What's that? Because they're family, and you take care of your own? Sorry, we're the generation that grew up in homes where Mom and Dad split up -- "family" has become an elastic term, and if we don't care to include our infirm and miserable parents, whoto say otherwise? Family, we are told, is more a loving circle than a formal structure -- so if Mom and Dad are outside the loving circle, why spend the love and resources on them?
This all sounds overheated, even hysterical, I know. And yet, being kindhearted, Mom watched the kids so that my wife and I could go see a movie -- The Squid and the Whale. One of our generation making a movie about a Boomer divorce, with special attention paid to its effects on the kids.

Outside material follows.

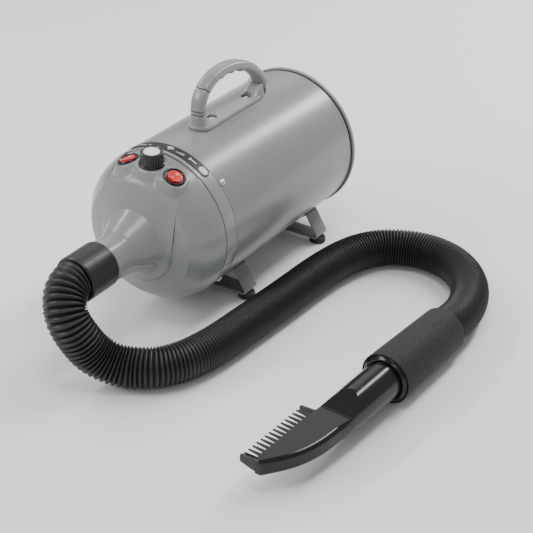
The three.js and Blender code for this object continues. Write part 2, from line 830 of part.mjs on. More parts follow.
function combTooth(y, halfThickness, rootBottom) {
  const side = polygon([
    [-34.4, BLADE_TOP - 5.4],
    [-16, BLADE_TOP - 3.6],
    [-16, rootBottom],
    [-34.4, rootBottom + (rootBottom > BLADE_BOTTOM ? 4 : 0)],
  ]);
  return prismAlongY(side, y - halfThickness, y + halfThickness);
}

// A round tube that flattens into a hollow blade, with a comb along its left edge. Air
// leaves through the slot between the comb's roots.
function nozzle() {
  const tube = turned([
    [0, 34],
    [18.6, 34],
    [19, 33],
    [19, -40],
    [18.2, -86],
    [0, -86],
  ], 28);
  const blade = prismAlongZ(bladePlan(0), BLADE_BOTTOM, BLADE_TOP, 10);
  const aboveTop = [[-200, BLADE_TOP], [-200, 40], [-52, 40]];
  const topRamp = prismAlongX([[-52, 19.6], [-78.6, BLADE_TOP], ...aboveTop]);
  const belowBottom = [[-200, BLADE_BOTTOM], [-200, -40], [-50, -40]];
  const bottomRamp = prismAlongX([[-50, -19.6], [-92, BLADE_BOTTOM], ...belowBottom]);
  const bore = turned([[0, 40], [16.6, 40], [16.6, -44], [5.5, -84], [0, -84]], 20);
  const cavity = prismAlongZ(bladePlan(2.2), BLADE_BOTTOM + 2, BLADE_TOP - 2, 10);
  const slot = block([-25, -168, -1], [-12, -88, 3]);
  const outside = cut(join(tube, blade), topRamp, bottomRamp);
  const first = -84.4;
  const rearPost = combTooth(first, 1.6, BLADE_BOTTOM);
  const frontPost = combTooth(first - 15 * COMB_PITCH + 0.8, 1.8, BLADE_BOTTOM);
  const teeth = [];
  for (let i = 1; i <= 14; i += 1) {
    teeth.push(combTooth(first - i * COMB_PITCH, 0.7, -3.6));
  }
  return join(cut(outside, bore, cavity, slot), rearPost, frontPost, ...teeth);
}

// An outline in Y and Z, run across the nozzle along X.
function prismAlongX(points) {
  const shape = polygon(points);
  const geometry = new THREE.ExtrudeGeometry(shape, { depth: 80, bevelEnabled: false });
  return solid(geometry.translate(0, 0, -40).rotateX(Math.PI / 2).rotateZ(Math.PI / 2));
}

function addHose(axis, dryer) {
  piece('hose_cuff', hoseCuff(), blackPlastic(), axis);
  piece('hose_tube', hoseTube(), finish(0x17181a, 0.45), dryer);
  const wand = new THREE.Group();
  wand.position.copy(MOUTH);
  wand.rotation.z = WAND_TURN;
  dryer.add(wand);
  piece('hose_end_cuff', hoseEndCuff(), blackPlastic(), wand);
  piece('grip_sleeve', gripSleeve(), finish(0x2c2d2f, 0.9), wand);
  piece('nozzle', nozzle(), blackPlastic(), wand);
}

// ---------------------------------------------------------------- the whole object
function petDryer() {
  const dryer = new THREE.Group();
  const axis = new THREE.Group();
  axis.position.z = AXIS_Z;
  dryer.add(axis);
  const cover = new THREE.Group();
  cover.rotation.y = COVER_TWIST;
  axis.add(cover);
  addShell(axis, cover);
  addControls(cover);
  addHandle(dryer);
  addFeet(axis, dryer);
  addHeater(axis);
  addMotor(axis);
  addHose(axis, dryer);
  return dryer;
}

export default petDryer();
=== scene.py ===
"""Looks of the pet dryer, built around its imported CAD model.

Shapes are drawn in millimetres in the row's frame (+Z up, outlet towards -Y, origin on the
floor under the dryer) and turned into metres when a mesh is made.
"""

import json
import math

import bmesh
import bpy
import numpy as np
from mathutils import Matrix, Vector


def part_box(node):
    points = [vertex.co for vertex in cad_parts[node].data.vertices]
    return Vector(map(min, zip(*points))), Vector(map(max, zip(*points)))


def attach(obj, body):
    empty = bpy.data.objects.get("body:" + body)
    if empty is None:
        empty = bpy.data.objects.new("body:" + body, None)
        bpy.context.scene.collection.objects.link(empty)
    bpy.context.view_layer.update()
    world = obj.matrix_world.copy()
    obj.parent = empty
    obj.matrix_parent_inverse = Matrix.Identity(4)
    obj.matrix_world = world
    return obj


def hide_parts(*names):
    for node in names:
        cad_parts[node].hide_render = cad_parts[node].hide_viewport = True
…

It's been a long time since I've even thought to use the word "heartbreaking." But when you watch the older son struggle to hate his mother for what she did to Dad; when you hear the misery in the younger son's voice when he is forced to see that he looks like his father; when you watch Older Son attempt to be the stud his father never was (but wishes he'd been), while Younger Son fetishizes his newly-sexualized mom -- it's just that: heartbreaking. Divorce is common now, and when a thing is common, it loses significance. But that very particular story gave some significance back, and it got me wondering how our generation -- without Christ, without united parents -- is ever going to believe in the notion of enduring love enough to put up with the Boomers when they get old and start hanging on.